How fitting, then, that Kellyanne and George, both of whom clearly delighted in playing to their party’s most debased instincts and were willing to use any ammunition to advance both Republican interests and their own, met and married and then subsequently swam into Trump’s orbit.
Without Trump, Kellyanne, who became Trump’s campaign manager at the urging of the Mercer family, would likely still be a B-level D.C. power broker and not the icon to the Republican base she is today. Without Trump, George would have a fraction of his current number of Twitter followers, even less influence, and no rationale to kick off the Lincoln Project, which is nothing if not a very ingenious scam to enrich some of the worst Republicans from the previous decade, whitewash their reputations, and ensure that they’ll have enduring relevance in the coming years.

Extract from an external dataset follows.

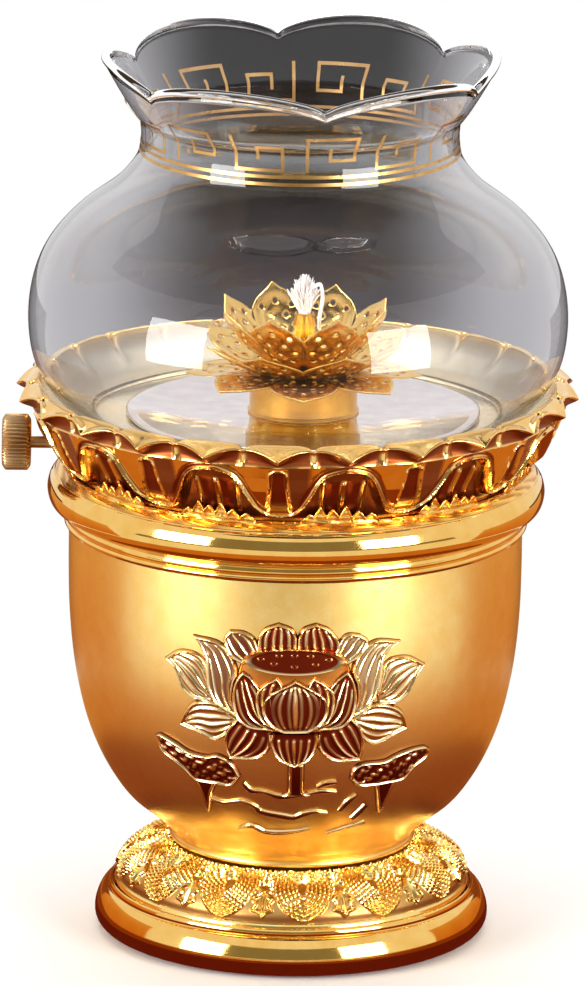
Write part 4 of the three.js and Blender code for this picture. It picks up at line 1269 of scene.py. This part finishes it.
# Wick
def wick():
    random.seed(7)
    bottom, top = low("wick", 2), high("wick", 2)
    strands, twist = 6, 0.35
    z = np.linspace(bottom, TUBE_TOP + 2.4, 60)
    stem = []
    for k in range(strands + 1):
        angle = k * TURN / strands + (z - bottom) * twist
        spread = 0.0 if k == strands else 0.92
        stem.append(np.stack([BURNER_X + spread * np.cos(angle), spread * np.sin(angle), z], axis=-1))
    tubes("wick_cord", stem, [0.62] * len(stem), cotton, "wick", "cotton", 8)
    lines, radii = [], []
    root = TUBE_TOP + 0.3
    for _ in range(230):
        angle = random.uniform(0, TURN)
        lean = random.random() ** 0.6
        reach = lean * random.uniform(2.6, 4.3)
        tall = top - root - random.uniform(0.2, 1.6) - 3.2 * lean**2
        curl = random.uniform(-0.7, 0.7)
        spot = random.uniform(0.1, 1.1)
        points = []
        for t in np.linspace(0, 1, 9):
            r = spot + (reach - spot) * t**0.8
            a = angle + curl * t * t
            droop = -0.9 * lean * max(0, t - 0.7) * 3
            points.append((BURNER_X + r * math.cos(a), r * math.sin(a), root + tall * t + droop))
        lines.append(points)
        radii.append(np.linspace(0.3, 0.09, 9))
    hanging = smooth([
        (1.6, -1.2, 147.5), (3.4, -2.2, 148.4), (3.9, -2.3, 145.5), (3.3, -2.1, 141.5), (3.2, -2.0, 138.5),
    ], 18) + (BURNER_X, 0, 0)
    for _ in range(9):
        shift = np.array([random.uniform(-reach, reach) for reach in (0.35, 0.35, 0.4)])
        lines.append(hanging + shift * np.linspace(0.4, 1.4, 19)[:, None])
        radii.append(np.linspace(0.26, 0.1, 19))
    tubes("wick_tuft", lines, radii, cotton, "wick", "cotton", 5, ["wick"])


# Chimney
NECK_RADIUS, NECK_Z = 35.3, 185.5
BELLY = [
    (47.2, CHIMNEY_BOTTOM), (47.4, CHIMNEY_BOTTOM + 1.6), (54, 123.9), (58.3, 131), (59.7, 140), (58.7, 149),
    (55.6, 156.5), (49.6, 163.5), (41.2, 170), (36.3, 176), (35.1, 181), (NECK_RADIUS, NECK_Z),
]
RUFFLES = 6


def flare(azimuths, t):
    """Outer skin of the ruffled mouth at t from the neck, 0, to the rim, 1: radius and height."""
    lobe = np.abs(np.sin(RUFFLES / 2 * (azimuths - RUFFLE_AZIMUTH))) ** 0.6
    rim_radius = 41.5 + 2.5 * lobe
    rim_z = 194.8 + 4.6 * lobe
    return NECK_RADIUS + (rim_radius - NECK_RADIUS) * t**0.85, NECK_Z + (rim_z - NECK_Z) * t


def chimney_skin(azimuths):
    mouth = np.stack(flare(azimuths[:, None], np.linspace(0.06, 1, 22)[None]), axis=-1)
    return np.concatenate([at_each(len(azimuths), smooth(BELLY, 70)), mouth], axis=1)


def chimney():
    steps = 432
    outer = chimney_skin(round_steps(steps))
    inner = offset(outer, CHIMNEY_WALL)
    inner[:, 0, 1] = CHIMNEY_BOTTOM
    end = (outer[:, -1] + inner[:, -1]) / 2
    along = unit(outer[:, -1] - outer[:, -3])
    side = np.stack([-along[:, 1], along[:, 0]], axis=-1)
    bead = np.stack([
        end + along * (math.cos(angle) - 0.55) - side * math.sin(angle)
        for angle in np.radians(np.linspace(-115, 115, 13))
    ], axis=1)
    profiles = np.concatenate([outer[:, :-3], bead, inner[:, :-3][:, ::-1]], axis=1)
    thing = revolve(
        "chimney_glass_body", profiles, chimney_glass, "chimney", "chimney_glass", ["glass_chimney"],
        steps=steps, sharp=80,
    )
    thing.visible_shadow = False


KEY_UNITS = 14
KEY_BOTTOM, KEY_HEIGHT, KEY_SHARE, KEY_LINE = 181.6, 7.6, 0.66, 0.36
KEY_SHAPES = [
    [(0.0, 0.0), (0.0, 1.0), (1.0, 1.0), (1.0, 0.3), (0.48, 0.3), (0.48, 0.64)],
    [(0.0, 1.0), (0.0, 0.0), (1.0, 0.0), (1.0, 0.7), (0.48, 0.7), (0.48, 0.36)],
]
KEY_RINGS = (180.2, 178.6)


def key_band():
    """Printed key band round the neck, laid on the glass as thin ribbons."""
    neck = smooth(BELLY, 200)[120:]
    parts = []

    def skin(azimuth, z):
        t = np.clip((z - NECK_Z) / 12.0, 0, 1)
        return np.where(z < NECK_Z, np.interp(z, neck[:, 1], neck[:, 0]), flare(azimuth, t)[0])

    def ribbon(start, end):
        """A straight ribbon between (azimuth, z) places, with square ends that reach past them."""
        turn, rise = end[0] - start[0], end[1] - start[1]
        level_line = abs(rise) < 1e-6
        length = math.hypot(turn * NECK_RADIUS, rise)
        t = np.linspace(0, 1, max(3, int(length / 0.6)))[:, None]
        s = np.linspace(-1, 1, 3)[None]
        past, aside = np.sign(turn if level_line else rise) * (2 * t - 1) * KEY_LINE, s * KEY_LINE
        azimuth = start[0] + turn * t + (past if level_line else aside) / NECK_RADIUS + 0 * s
        z = start[1] + rise * t + (aside if level_line else past) + 0 * s
        radius = skin(azimuth, z) + 0.06
        points = np.stack([radius * np.sin(azimuth), -radius * np.cos(azimuth), z], axis=-1)
        parts.append((points.reshape(-1, 3), grid_faces(len(t), 3), np.zeros(points.size // 3)))

    pitch = TURN / KEY_UNITS
    for k in range(KEY_UNITS):
        shape = KEY_SHAPES[k % 2]
        places = [((k + 0.1 + a * KEY_SHARE) * pitch, KEY_BOTTOM + b * KEY_HEIGHT) for a, b in shape]
        for start, end in zip(places, places[1:]):
            ribbon(start, end)
    ring_steps = 24
    for z in KEY_RINGS:
        for k in range(ring_steps):
            ribbon((k * TURN / ring_steps, z), ((k + 1) * TURN / ring_steps, z))
    vertices, faces, _ = joined(parts)
    thing = piece("key_band_print", vertices, faces, key_gold, "chimney", "chimney_glass", sharp=80)
    thing.visible_shadow = False


felt_pad()
foot_ring()
foot_dome()
urn()
lotus_relief()
leaf_reliefs()
water_lines()
collar()
crown()
crown_leaves()
deck()
burner_cup()
wick_tube()
lock_ring()
flower()
knob()
spindle()
wick()
chimney()
key_band()


# Stage
def shown_white(nodes, links):
    """1 for the rays that carry the background: to the camera, in metal and through glass."""
    path = nodes.new("ShaderNodeLightPath").outputs
    seen = maths(nodes, links, "MAXIMUM", path["Is Camera Ray"], path["Is Glossy Ray"])
    return maths(nodes, links, "MAXIMUM", seen, path["Is Transmission Ray"])


def mixed_light(nodes, links, factor, first, second, surface):
    """Sends a mix of two lights to a surface socket."""
    mix = nodes.new("ShaderNodeMixShader")
    for socket, value in zip(mix.inputs, (factor, first, second)):
        links.new(value, socket)
    links.new(mix.outputs[0], surface)


def floor():
    """Pale paper: it keeps the lamp's shadow and turns to plain white away from the lamp."""
    size = 6.0
    mesh = bpy.data.meshes.new("floor")
    corners = [(-size, -size, 0), (size, -size, 0), (size, size, 0), (-size, size, 0)]
    mesh.from_pydata(corners, [], [(0, 1, 2, 3)])
    paper, nodes, links, shader = new_material("floor_paper")
    shader.inputs["Base Color"].default_value = (0.88, 0.88, 0.88, 1)
    shader.inputs["Roughness"].default_value = 0.8
    place = nodes.new("ShaderNodeTexCoord")
    reach = nodes.new("ShaderNodeVectorMath")
    reach.operation = "LENGTH"
    links.new(place.outputs["Object"], reach.inputs[0])
    far = between(nodes, links, reach.outputs["Value"], 0.05, 0.15)
    factor = maths(nodes, links, "MULTIPLY", far, shown_white(nodes, links))
    white = nodes.new("ShaderNodeEmission").outputs[0]
    mixed_light(nodes, links, factor, shader.outputs[0], white, nodes["Material Output"].inputs["Surface"])
    mesh.materials.append(paper)
    linked("floor", mesh)


def world():
    """White to the camera and in glass and metal, and a softer light on the object."""
    place = bpy.data.worlds.new("studio")
    bpy.context.scene.world = place
    place.use_nodes = True
    nodes, links = place.node_tree.nodes, place.node_tree.links
    nodes.clear()
    lights = []
    for strength in (0.45, 1.0):
        light = nodes.new("ShaderNodeBackground")
        light.inputs["Color"].default_value = (1, 1, 1, 1)
        light.inputs["Strength"].default_value = strength
        lights.append(light.outputs[0])
    out = nodes.new("ShaderNodeOutputWorld")
    mixed_light(nodes, links, shown_white(nodes, links), *lights, out.inputs["Surface"])


def softbox(name, azimuth, elevation, distance, size, power, in_glass=True):
    """A soft lamp that looks at the middle of the lamp body."""
    a, e = math.radians(azimuth), math.radians(elevation)
    target = Vector((0, 0, 0.1))
    place = target + distance * Vector((math.sin(a) * math.cos(e), -math.cos(a) * math.cos(e), math.sin(e)))
    data = bpy.data.lights.new(name, "AREA")
    data.shape = "RECTANGLE"
    data.size, data.size_y = size
    data.energy = power
    light = linked(name, data)
    light.location = place
    light.rotation_euler = (target - place).to_track_quat("-Z", "Y").to_euler()
    light.visible_transmission = in_glass


def card_material(name, stops, after_metal=None, sides=None, fade=None):
    """A card that glows by its height, stops of (metres, colour), and towards sides at its left and right.

    fade is the pair of heights between which it turns white, for the glass when it is lifted.
    after_metal is its colour for rays that came in through the glass, met metal and left through the glass.
    """
    material, nodes, links, _ = new_material(name)
    place = nodes.new("ShaderNodeTexCoord")
    split = nodes.new("ShaderNodeSeparateXYZ")
    links.new(place.outputs["Object"], split.inputs[0])
    bottom, reach = stops[0][0], stops[-1][0] - stops[0][0]
    share = between(nodes, links, split.outputs["Z"], bottom, bottom + reach, "LINEAR")
    colour = ramp(nodes, links, share, [((z - bottom) / reach, value) for z, value in stops])
    if sides:
        out = maths(nodes, links, "ABSOLUTE", split.outputs["X"])
        colour = blended(nodes, links, between(nodes, links, out, 0.020, 0.055), colour, sides)
    if fade:
        above = between(nodes, links, split.outputs["Z"], *fade)
        colour = blended(nodes, links, above, colour, (1.0, 1.0, 1.0))
    if after_metal:
        path = nodes.new("ShaderNodeLightPath").outputs
        four_walls = maths(nodes, links, "COMPARE", path["Transmission Depth"], 4.0, 0.5)
        both = maths(nodes, links, "MULTIPLY", path["Glossy Depth"], four_walls, clamp=True)
        colour = blended(nodes, links, both, colour, after_metal)
    light = nodes.new("ShaderNodeEmission")
    links.new(colour, light.inputs["Color"])
    links.new(light.outputs[0], nodes["Material Output"].inputs["Surface"])
    return material


def card(name, places, start, end, material, count=60, seen_by="glossy"):
    """A studio card between two places, (radius, height), turned from one azimuth to another.

    Only one kind of ray sees it.
    """
    points = revolved_points(places, np.radians(np.linspace(start, end, count + 1)))
    mesh = bpy.data.meshes.new(name)
    mesh.from_pydata(points.reshape(-1, 3).tolist(), [], grid_faces(count + 1, 2))
    mesh.materials.append(material)
    thing = linked(name, mesh)
    thing.visible_camera = False
    thing.visible_diffuse = False
    thing.visible_shadow = False
    thing.visible_glossy = seen_by == "glossy"
    thing.visible_transmission = seen_by == "transmission"


def plain(name, colour):
    return card_material(name, [(0.0, colour), (2.0, colour)])


# Colour by height in metres of the dark backdrop behind the glass: painted shade that only rays through the
# glass see
GLASS_BACKDROP = [
    (0.055, (0.60, 0.58, 0.58)), (0.08, (0.36, 0.34, 0.35)), (0.095, (0.15, 0.13, 0.14)),
    (0.11, (0.065, 0.055, 0.06)), (0.13, (0.012, 0.008, 0.007)), (0.2, (0.003, 0.002, 0.002)),
]


def cards():
    """Studio cards that only metal sees, and the dark backdrop, painted shade, that only rays through the
    glass see.
    """
    table = [
        ("foot", 0.03, 0.058, (0.13, 0.014, 0.007)),
        ("table", 0.058, 0.115, (0.26, 0.05, 0.008)),
        ("table_rim", 0.115, 0.19, (0.62, 0.23, 0.04)),
    ]
    over_floor = 0.0004
    for name, inner, outer, colour in table:
        places = [(inner, over_floor), (outer, over_floor)]
        card(f"card_{name}", places, 0, 360, plain(f"{name}_card", colour))
    camera_side = plain("camera_side_card", (0.27, 0.26, 0.19))
    card("card_front_floor", [(0.47, 0.002), (1.3, 0.002)], -75, 75, camera_side, 30)
    card("card_front", [(1.3, 0.0), (1.3, 0.7)], -40, 40, camera_side, 20)
    night = plain("night_card", (0.05, 0.03, 0.018))
    card("card_hood", [(0.0, 0.215), (0.115, 0.215)], -90, 90, night)
    card("card_back_floor", [(0.22, 0.002), (1.1, 0.002)], 132, 228, night, 30)
    warm = [(0.0, (0.66, 0.22, 0.03)), (0.04, (0.72, 0.32, 0.07)), (0.09, (0.80, 0.46, 0.15))]
    warm = card_material("warm_card", warm)
    dusk = card_material("dusk_card", [(0.0, (0.30, 0.07, 0.012)), (0.09, (0.20, 0.06, 0.015))])
    flag = [(0.2, 0.0), (0.2, 0.08)]
    for side, turn in (("left", -1), ("right", 1)):
        card(f"flag_{side}", flag, turn * 84, turn * 140, warm, 30)
        card(f"edge_flag_{side}", flag, turn * 140, turn * 180, dusk, 20)
    for name, start, after_metal in (("behind", 90, (0.97, 0.93, 0.90)), ("before", -90, (0.70, 0.62, 0.53))):
        glass_backdrop = card_material(
            f"smoke_{name}", GLASS_BACKDROP, after_metal=after_metal, sides=(0.42, 0.41, 0.43), fade=(0.17, 0.36),
        )
        places = [(0.14, 0.055), (0.14, 0.4)]
        card(f"card_{name}_glass", places, start, start + 180, glass_backdrop, seen_by="transmission")


PITCH = math.radians(15.0)
ROLL = math.radians(0.7)
DISTANCE = 2.3
LENS = 378.0
LOOK = Vector((-0.00055, 0, 0.1))


def camera():
    data = bpy.data.cameras.new("camera")
    data.lens = LENS
    data.clip_end = 20
    thing = linked("camera", data)
    thing.location = LOOK + DISTANCE * Vector((0, -math.cos(PITCH), math.sin(PITCH)))
    thing.rotation_euler = (LOOK - thing.location).to_track_quat("-Z", "Y").to_euler()
    thing.rotation_euler.rotate_axis("Z", ROLL)
    bpy.context.scene.camera = thing


floor()
world()
softbox("softbox_left", -52, 8, 0.9, (0.42, 0.46), 9)
softbox("softbox_right", 43, 8, 0.9, (0.42, 0.46), 9)
softbox("softbox_top", 180, 72, 1.1, (0.9, 0.9), 10, in_glass=False)
cards()
camera()
bpy.context.scene.view_settings.view_transform = "Standard"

That Trump has enabled a whole orchestra section of grifters to benefit from his administration is obvious by now. That the Conways, nothing if not two people who should by all rights be bit players, were elevated by the Trump presidency and now find themselves seamlessly transitioning to a bright future as we begin to image a post-Trump age is both depressing and predictable. Kellyanne may not be in the White House anymore, but she’s not going anywhere. Lucrative book deals are reportedly being thrown her way, and can’t you see her with her own primetime spot on Fox News? George has ostensibly stepped away from the Lincoln Project, but the news that the group is planning to become its own media empire, complete with books, podcasts, movies, and TV shows, offers a hint of what George may get up to post-election.
Grifters, after all, always find their next mark.